## Given problem
Restate the whole listing exactly.

## Dataset section
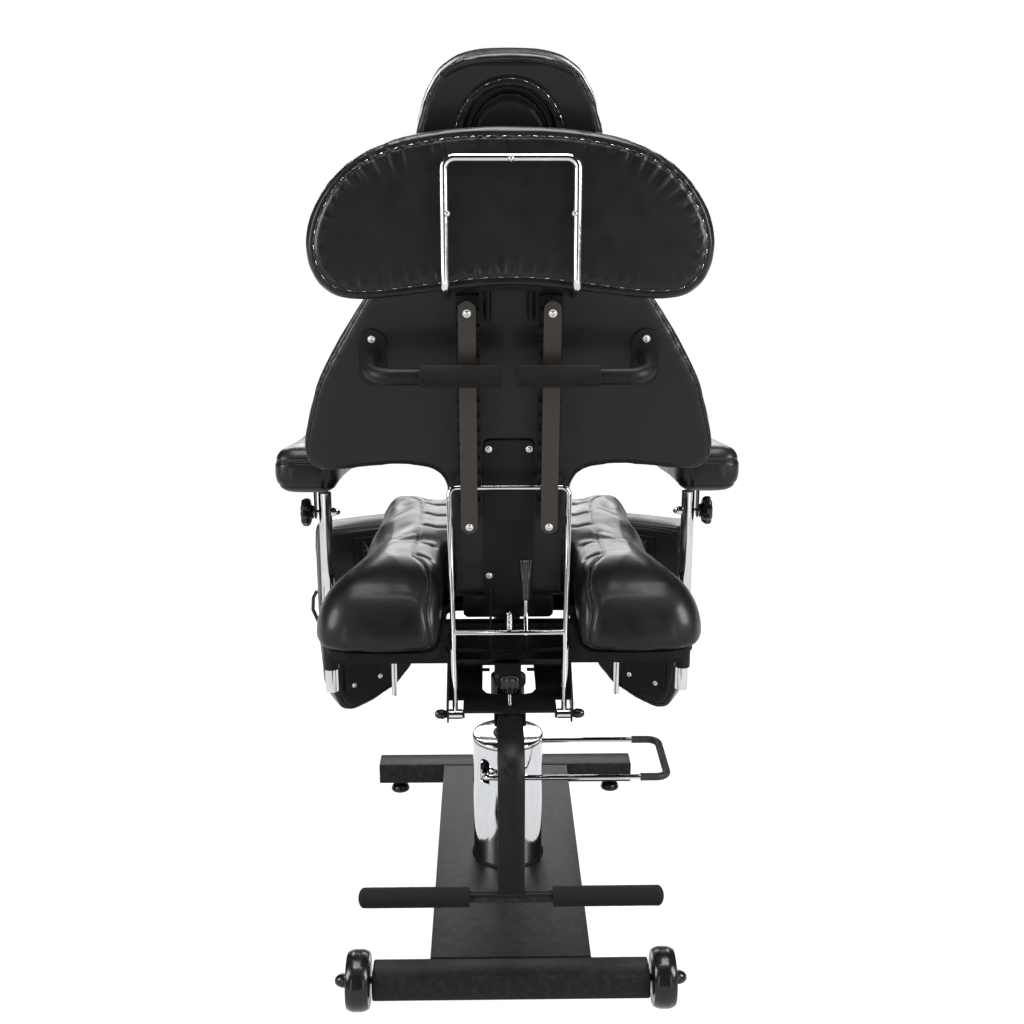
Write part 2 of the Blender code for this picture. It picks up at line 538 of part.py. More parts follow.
def build_footrest():
    y0, y1 = TBAR_Y
    half = TBAR_T / 2
    path = fillet([(0, y1, TBAR_Z), (0, y0, TBAR_Z), (0, y0, TBAR_FOOT_Z)], TBAR_BEND_R, 8)
    upper, lower = [], []
    for i, p in enumerate(path):
        ahead = path[min(i + 1, len(path) - 1)] - path[max(i - 1, 0)]
        normal = Vector((0, -ahead.z, ahead.y)).normalized()
        upper.append(p - normal * half)
        lower.append(p + normal * half)
    outline = [(p.y, p.z) for p in upper + list(reversed(lower))]
    bar = softened(slab(outline, 2 * TBAR_HALF_X, side_plane(TBAR_HALF_X)), 0.002, 1)
    tube = rod(TBAR_TUBE_R, (-TBAR_TUBE_X, y0, TBAR_FOOT_Z), (TBAR_TUBE_X, y0, TBAR_FOOT_Z), 20)
    finish(join(bar, tube), "footrest_bar", "satin")
    x0, x1 = TBAR_GRIP_X
    profile = [(0.0, x1), (0.008, x1 - 0.001), (0.014, x1 - 0.005), (TBAR_GRIP_R, x1 - 0.012),
               (TBAR_GRIP_R, x0 + 0.003),
               (TBAR_GRIP_R - 0.003, x0), (TBAR_TUBE_R + GAP, x0), (TBAR_TUBE_R + GAP, TBAR_TUBE_X + GAP),
               (0.0, TBAR_TUBE_X + GAP)]
    for side, word in ((-1, "left"), (1, "right")):
        turn = along_x(0, y0, TBAR_FOOT_Z) @ (Matrix.Identity(4) if side > 0 else Matrix.Rotation(math.pi,
                                                                                                  4, "X"))
        finish(lathe(profile, 24, turn), "footrest_grip_" + word, "foam")
    low, high = CLAMP_KNOB_Z
    knob = star(CLAMP_KNOB_R, high - low, 6, 30, Matrix.Translation((0, STUD_Y, high)))
    stud = rod(STUD_R, (0, STUD_Y, TBAR_Z + half + GAP), (0, STUD_Y, low + 0.005))
    boss = rod(0.011, (0, STUD_Y, low - 0.012), (0, STUD_Y, low + 0.005))
    finish(join(knob, boss, stud), "clamp_knob", "gloss")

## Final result
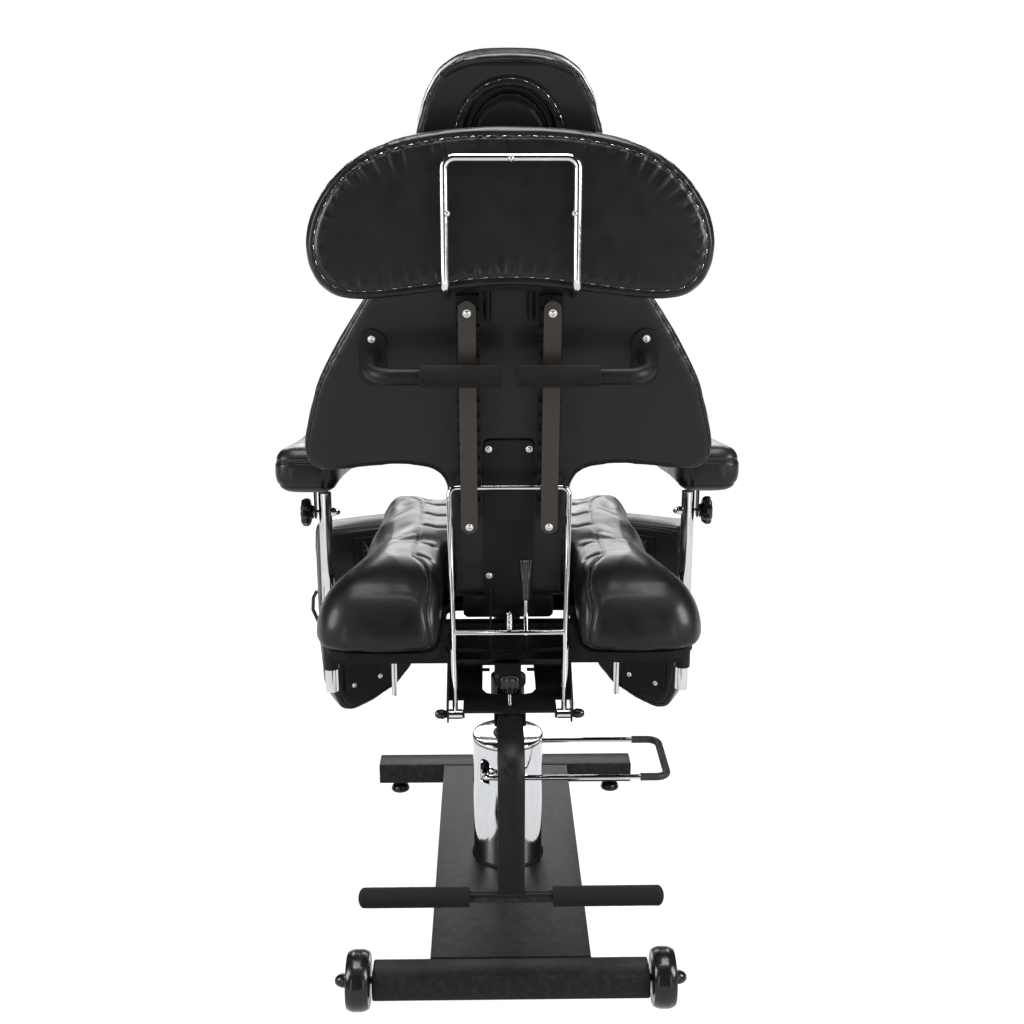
Write part 2 of the Blender code for this picture. It picks up at line 538 of part.py. More parts follow.
def build_footrest():
    y0, y1 = TBAR_Y
    half = TBAR_T / 2
    path = fillet([(0, y1, TBAR_Z), (0, y0, TBAR_Z), (0, y0, TBAR_FOOT_Z)], TBAR_BEND_R, 8)
    upper, lower = [], []
    for i, p in enumerate(path):
        ahead = path[min(i + 1, len(path) - 1)] - path[max(i - 1, 0)]
        normal = Vector((0, -ahead.z, ahead.y)).normalized()
        upper.append(p - normal * half)
        lower.append(p + normal * half)
    outline = [(p.y, p.z) for p in upper + list(reversed(lower))]
    bar = softened(slab(outline, 2 * TBAR_HALF_X, side_plane(TBAR_HALF_X)), 0.002, 1)
    tube = rod(TBAR_TUBE_R, (-TBAR_TUBE_X, y0, TBAR_FOOT_Z), (TBAR_TUBE_X, y0, TBAR_FOOT_Z), 20)
    finish(join(bar, tube), "footrest_bar", "satin")
    x0, x1 = TBAR_GRIP_X
    profile = [(0.0, x1), (0.008, x1 - 0.001), (0.014, x1 - 0.005), (TBAR_GRIP_R, x1 - 0.012),
               (TBAR_GRIP_R, x0 + 0.003),
               (TBAR_GRIP_R - 0.003, x0), (TBAR_TUBE_R + GAP, x0), (TBAR_TUBE_R + GAP, TBAR_TUBE_X + GAP),
               (0.0, TBAR_TUBE_X + GAP)]
    for side, word in ((-1, "left"), (1, "right")):
        turn = along_x(0, y0, TBAR_FOOT_Z) @ (Matrix.Identity(4) if side > 0 else Matrix.Rotation(math.pi,
                                                                                                  4, "X"))
        finish(lathe(profile, 24, turn), "footrest_grip_" + word, "foam")
    low, high = CLAMP_KNOB_Z
    knob = star(CLAMP_KNOB_R, high - low, 6, 30, Matrix.Translation((0, STUD_Y, high)))
    stud = rod(STUD_R, (0, STUD_Y, TBAR_Z + half + GAP), (0, STUD_Y, low + 0.005))
    boss = rod(0.011, (0, STUD_Y, low - 0.012), (0, STUD_Y, low + 0.005))
    finish(join(knob, boss, stud), "clamp_knob", "gloss")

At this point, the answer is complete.